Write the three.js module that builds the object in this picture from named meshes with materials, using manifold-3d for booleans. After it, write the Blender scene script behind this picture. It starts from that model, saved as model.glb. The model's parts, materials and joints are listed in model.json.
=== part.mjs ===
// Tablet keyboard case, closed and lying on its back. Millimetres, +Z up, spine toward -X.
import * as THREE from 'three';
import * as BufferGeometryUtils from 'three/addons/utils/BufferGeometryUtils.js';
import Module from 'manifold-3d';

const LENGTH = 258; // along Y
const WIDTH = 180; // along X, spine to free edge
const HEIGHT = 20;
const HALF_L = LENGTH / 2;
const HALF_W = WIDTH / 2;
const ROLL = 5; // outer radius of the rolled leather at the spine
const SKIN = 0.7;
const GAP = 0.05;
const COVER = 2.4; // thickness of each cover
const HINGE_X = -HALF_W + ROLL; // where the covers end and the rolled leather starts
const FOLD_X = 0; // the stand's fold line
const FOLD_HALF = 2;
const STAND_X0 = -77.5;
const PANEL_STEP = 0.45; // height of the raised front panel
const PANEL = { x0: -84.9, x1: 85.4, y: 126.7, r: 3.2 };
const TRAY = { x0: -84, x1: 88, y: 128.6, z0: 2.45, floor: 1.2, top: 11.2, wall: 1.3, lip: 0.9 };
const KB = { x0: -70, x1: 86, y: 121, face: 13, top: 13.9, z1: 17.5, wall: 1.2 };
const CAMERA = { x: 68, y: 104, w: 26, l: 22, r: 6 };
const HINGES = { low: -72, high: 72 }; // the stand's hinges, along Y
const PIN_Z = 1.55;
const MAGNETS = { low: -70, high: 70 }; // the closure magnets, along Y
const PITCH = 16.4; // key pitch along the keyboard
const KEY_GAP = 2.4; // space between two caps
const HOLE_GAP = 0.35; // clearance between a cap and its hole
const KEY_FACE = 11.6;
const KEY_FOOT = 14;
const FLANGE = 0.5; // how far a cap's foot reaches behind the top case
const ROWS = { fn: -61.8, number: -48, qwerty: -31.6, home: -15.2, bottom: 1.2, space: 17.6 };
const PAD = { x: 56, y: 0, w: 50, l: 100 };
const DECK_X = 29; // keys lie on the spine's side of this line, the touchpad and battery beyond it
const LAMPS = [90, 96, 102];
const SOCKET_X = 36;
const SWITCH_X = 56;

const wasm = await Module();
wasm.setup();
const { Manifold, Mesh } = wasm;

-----

# Job
Your answer should be a single number: the count of lines that contain "from".

# Answer to the exercise
4